### Recorded data
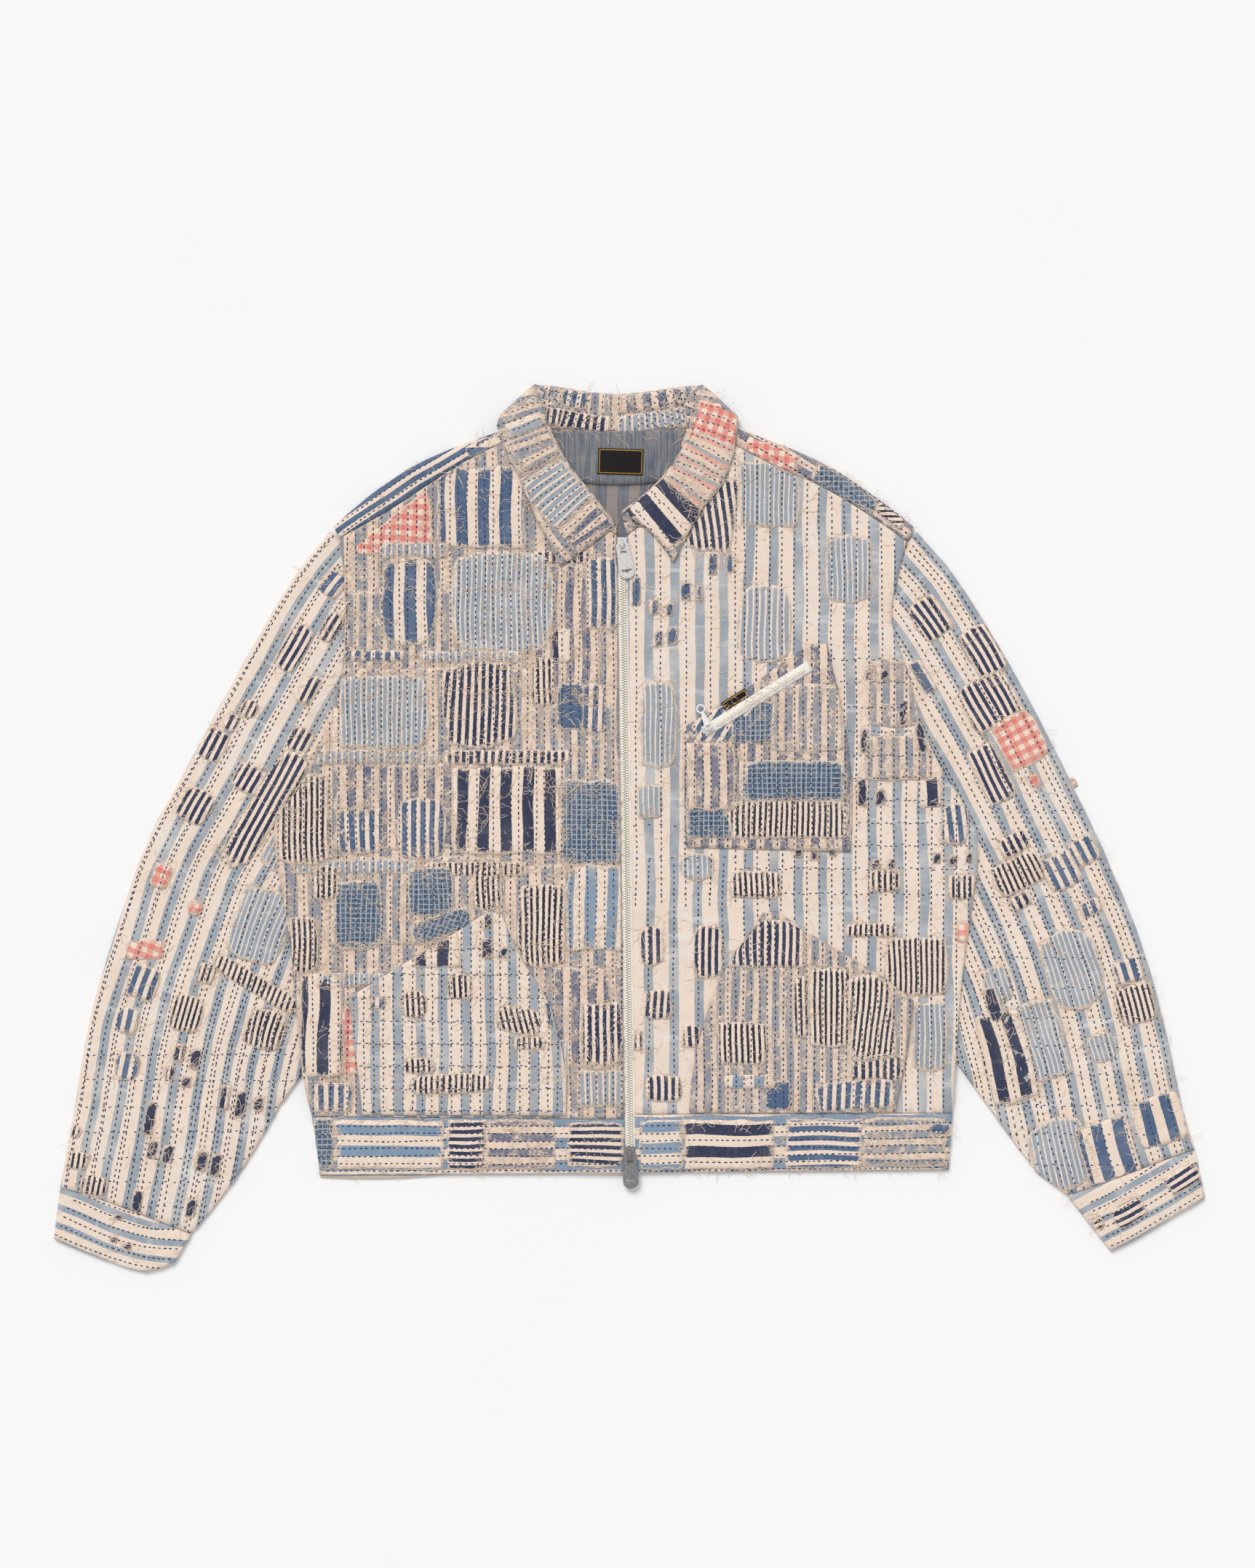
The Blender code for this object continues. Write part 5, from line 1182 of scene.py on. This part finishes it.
def addStrand(bundle, ring, start, length, swing, seed):
    # A thread sewn down loosely along a patch's edge, in uneven waves
    gaps = [math.dist(here, ring[(index + 1) % len(ring)]) for index, here in enumerate(ring)]
    total = sum(gaps)
    line = []
    run = start
    while run < start + min(length, total):
        left = run % total
        index = 0
        while left > gaps[index]:
            left -= gaps[index]
            index = (index + 1) % len(ring)
        here = ring[index]
        there = ring[(index + 1) % len(ring)]
        share = left / max(gaps[index], 1e-6)
        place = Vector((run * 0.13, seed, 0.0))
        x = here[0] + (there[0] - here[0]) * share + swing * noise.noise(place) * 2
        y = here[1] + (there[1] - here[1]) * share + swing * noise.noise(place + Vector((0.0, 9.0, 0.0))) * 2
        z, _ = ground.under(x, y)
        if z is None:
            break
        line.append((x, y, z + 0.2 + 0.5 * abs(noise.noise(place + Vector((0.0, 0.0, 4.0))))))
        run += fraying["strandStep"]
    if len(line) > 3 and clearOfPulls(line):
        bundle.tube(line, fraying["strandRadius"])


def addThread(bundle, x, y, angle, length, curl, rise):
    # A thread that curls over the cloth and is highest in its middle
    steps = 5
    line = []
    turnNow = angle
    for step in range(steps + 1):
        z, _ = ground.under(x, y)
        if z is None:  # beyond the cloth it hangs
            z = line[-1][2] - fraying["hang"] if line else None
            if z is None or z < fraying["hang"]:
                break
        line.append((x, y, z + rise * (0.3 + math.sin(math.pi * step / steps))))
        turnNow += dice.gauss(0, curl)
        x += math.cos(turnNow) * length / steps
        y += math.sin(turnNow) * length / steps
    if len(line) > 2 and clearOfPulls(line):
        bundle.tube(line, fraying["radius"])


def frayOutlines(bundle, wanted):
    for carrier, ring in outlines:
        if carrier not in wanted:
            continue
        for index, here in enumerate(ring):
            there = ring[(index + 1) % len(ring)]
            heading = math.atan2(there[1] - here[1], there[0] - here[0])
            for _ in range(int(math.dist(here, there) * fraying["perMillimetre"] + dice.random())):
                share = dice.random()
                x = here[0] + (there[0] - here[0]) * share + dice.gauss(0, 1.2)
                y = here[1] + (there[1] - here[1]) * share + dice.gauss(0, 1.2)
                along = dice.random() < fraying["alongEdge"]
                angle = heading + (dice.gauss(0, 0.35) if along else dice.uniform(0, 6.28))
                length = dice.uniform(5, fraying["longest"])
                addThread(bundle, x, y, angle, length, 0.55, dice.uniform(0.3, 0.9))


def frayArea(bundle, box, allowed, count):
    for _ in range(count):
        x = dice.uniform(box[0], box[1])
        y = dice.uniform(box[2], box[3])
        z, owner = ground.under(x, y)
        if z is None or ownerOf(owner) not in allowed:
            continue
        addThread(bundle, x, y, dice.gauss(0, 0.8), dice.uniform(4, 15), 0.5, dice.uniform(0.25, 0.7))


def buildFray():
    for key, (allowed, box, count) in frayAreas.items():
        bundle = Bundle()
        frayOutlines(bundle, allowed)
        for number, (carrier, ring) in enumerate(outlines):
            if carrier in allowed:
                around = sum(math.dist(here, ring[index - 1]) for index, here in enumerate(ring))
                for strand in range(2 + int(around / fraying["strandEvery"])):
                    addStrand(bundle, ring, dice.uniform(0, around), dice.uniform(10, 46),
                              dice.uniform(2.0, 6.5), number * 3.1 + strand)
        frayArea(bundle, box, allowed, count)
        frayPieces[key] = bundle.finish("fray_" + key, creamThread)


buildFray()
print("loose threads made", faceCount(frayPieces))


# Zip teeth: one shaped tooth repeated down both sides

teeth = {"pitch": 2.25, "length": 3.0, "wide": 1.35, "tall": 1.5}
smallTeeth = {"pitch": 1.9, "length": 1.9, "wide": 1.0, "tall": 1.0}
frontZip = {"topX": -6.5, "topY": 257.4, "long": 547.1, "lean": 7.1}
pocketZip = ((76.5, 90.0), (156.3, 139.9))
footOut = 0.78  # how far a tooth's foot lies from the zip's middle, as a share of its length


def toothPoints(sizes):
    # A tooth pointing along +x: a foot clamped on the tape and a nose that meets the other side
    half = sizes["wide"] / 2
    tall = sizes["tall"] / 2
    long = sizes["length"]
    side = ((0, half), (long * 0.35, half), (long * 0.5, half * 0.55), (long * 0.85, half * 0.5))
    plan = [(x, -y) for x, y in side] + [(long, 0)] + list(reversed(side))
    return [(x, y, z) for z in (-tall, tall) for x, y in plan], len(plan)


def buildTeeth(name, start, end, sizes, node):
    chain = Ground({node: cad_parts[node]})
    points = []
    faces = []
    shape, ringSize = toothPoints(sizes)
    length = math.dist(start, end)
    direction = ((end[0] - start[0]) / length, (end[1] - start[1]) / length)
    top = None
    for number in range(int(length / sizes["pitch"]) * 2):
        side = 1 if number % 2 else -1
        along = (number + 0.5) * sizes["pitch"] / 2
        under = chain.under(start[0] + direction[0] * along, start[1] + direction[1] * along)[0]
        top = under if under is not None else top
        if top is None:
            continue
        first = len(points)
        for x, y, z in shape:
            across = side * (sizes["length"] * footOut - x)
            run = along + y
            points.append((start[0] + direction[0] * run - direction[1] * across,
                           start[1] + direction[1] * run + direction[0] * across,
                           top - sizes["tall"] / 2 + z))
        faces.append(tuple(first + index for index in reversed(range(ringSize))))
        faces.append(tuple(first + ringSize + index for index in range(ringSize)))
        for index in range(ringSize):
            following = (index + 1) % ringSize
            faces.append((first + index, first + following, first + ringSize + following,
                          first + ringSize + index))
    mesh = makeMesh(name, points, faces)
    work = bmesh.new()
    work.from_mesh(mesh)
    bmesh.ops.recalc_face_normals(work, faces=work.faces)
    work.to_mesh(mesh)
    work.free()
    addPiece(name, mesh, toothMetal, node)
    for polygon in mesh.polygons:
        polygon.use_smooth = False


def zipPoint(y):
    # The front zip leans a little, as it lies
    return frontZip["topX"] + (frontZip["topY"] - y) / frontZip["long"] * frontZip["lean"], y


low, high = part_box("zip_chain")
buildTeeth("zip_teeth", zipPoint(high.y * 1000), zipPoint(low.y * 1000), teeth, "zip_chain")
buildTeeth("pocket_zip_teeth", *pocketZip, smallTeeth, "pocket_zip_chain")
metals = {
    "zip_slider_top": lightMetal, "zip_pull_top": lightMetal, "zip_slider_bottom": darkMetal,
    "zip_pull_bottom": darkMetal, "pocket_zip_slider": lightMetal, "pocket_zip_pull": lightMetal,
}
for node, material in metals.items():
    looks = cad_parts[node].data.materials
    looks.clear()
    looks.append(material)
print("zips made")


# How each cloth was cut: width and length in metres, laid flat and all round for a tube, its area where that
# isn't their product, what it lies on, and the pieces sewn on it

def sewnOn(carrier, *others):
    made = (patchPieces, stitchPieces, frayPieces)
    return [pieces[carrier] for pieces in made if carrier in pieces] + list(others)


trimWork = [stitchPieces["trims"], frayPieces["trims"]]
cuts = {
    "back_panel": (0.60, 0.61, 0.310, (), ()),
    "sleeve_right": (0.42, 0.62, 0.164, (), sewnOn("sleeve_right")),
    "sleeve_left": (0.42, 0.60, 0.152, (), sewnOn("sleeve_left")),
    "cuff_right": (0.24, 0.050, 0.0108, (), sewnOn("cuff_right")),
    "cuff_left": (0.24, 0.050, 0.0113, (), sewnOn("cuff_left")),
    "hem_band_back": (0.566, 0.055, None, (), ()),
    "front_right": (0.31, 0.60, 0.153, ("back_panel",), sewnOn("front_right")),
    "front_left": (0.31, 0.60, 0.153, ("back_panel",), sewnOn("front_left")),
    "hem_band_right": (0.277, 0.052, None, ("hem_band_back",), sewnOn("hem_band_right")),
    "hem_band_left": (0.281, 0.053, None, ("hem_band_back",), sewnOn("hem_band_left")),
    "shoulder_yoke_right": (0.17, 0.045, 0.0054, ("back_panel",), sewnOn("shoulder_yoke_right")),
    "shoulder_yoke_left": (0.17, 0.045, 0.0056, ("back_panel",), sewnOn("shoulder_yoke_left")),
    "neck_facing": (0.134, 0.048, 0.0054, ("back_panel",), (shells["neck_label"],)),
    "collar": (0.46, 0.085, 0.0346, ("front_right", "front_left"), sewnOn("collar", *trimWork)),
    "hand_pocket_right": (0.192, 0.181, 0.0261, ("front_right",), sewnOn("hand_pocket_right")),
    "hand_pocket_left": (0.198, 0.179, 0.0264, ("front_left",), sewnOn("hand_pocket_left")),
    "chest_pocket": (0.150, 0.184, 0.0219, ("front_left",), sewnOn("chest_pocket", shells["pocket_label"])),
    "zip_tape_right": (0.0136, 0.556, None, (), ()),
    "zip_tape_left": (0.0136, 0.556, None, (), ()),
    "pocket_zip_tape": (0.110, 0.010, None, ("chest_pocket",), ()),
}


# Floor, light and camera

# Metres; sun is the direction that the soft light falls in, and sunWide its spread in degrees
stage = {
    "floorSize": 40.0, "floorDrop": 0.0006, "cameraHeight": 2.4, "frameTall": 1.391,
    "middle": (-0.0016, 0.0374), "sensor": 36.0, "skyLight": 0.56, "softLight": 1.85,
    "sun": (0.3, -0.7, -1.0), "sunWide": 28,
}


def makeStage():
    half = stage["floorSize"] / 2
    low = -stage["floorDrop"]
    mesh = bpy.data.meshes.new("floor")
    mesh.from_pydata([(-half, -half, low), (half, -half, low), (half, half, low), (-half, half, low)], [],
                     [(0, 1, 2, 3)])
    shades = Shades("paleFloor", roughness=0.95)
    shades.shader.inputs["Specular IOR Level"].default_value = 0.0
    place = shades.node("ShaderNodeTexCoord", None, (), 3)
    tone = shades.grain(place, 3.0)
    shades.feed("Base Color", shades.blend(tone, paint(244, 244, 244), paint(246, 246, 246)))
    mesh.materials.append(shades.material)
    show("floor", mesh)
    world = bpy.data.worlds.new("studio")
    bpy.context.scene.world = world
    world.use_nodes = True
    sky = world.node_tree.nodes["Background"].inputs
    sky["Color"].default_value = white
    sky["Strength"].default_value = stage["skyLight"]
    light = bpy.data.lights.new("softLight", "SUN")
    light.energy = stage["softLight"]
    light.angle = math.radians(stage["sunWide"])
    show("softLight", light).rotation_euler = Vector(stage["sun"]).to_track_quat("-Z", "Y").to_euler()
    camera = bpy.data.cameras.new("camera")
    camera.sensor_width = stage["sensor"]
    camera.lens = stage["sensor"] * stage["cameraHeight"] / stage["frameTall"]
    eye = show("camera", camera)
    eye.location = (*stage["middle"], stage["cameraHeight"])
    bpy.context.scene.camera = eye
    bpy.context.scene.view_settings.view_transform = "Standard"
    bpy.context.scene.view_settings.look = "None"


makeStage()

### What this task involves
Pick out the lines containing the string "looks" and show them.

### Final result
    looks = cad_parts[node].data.materials
    looks.clear()
    looks.append(material)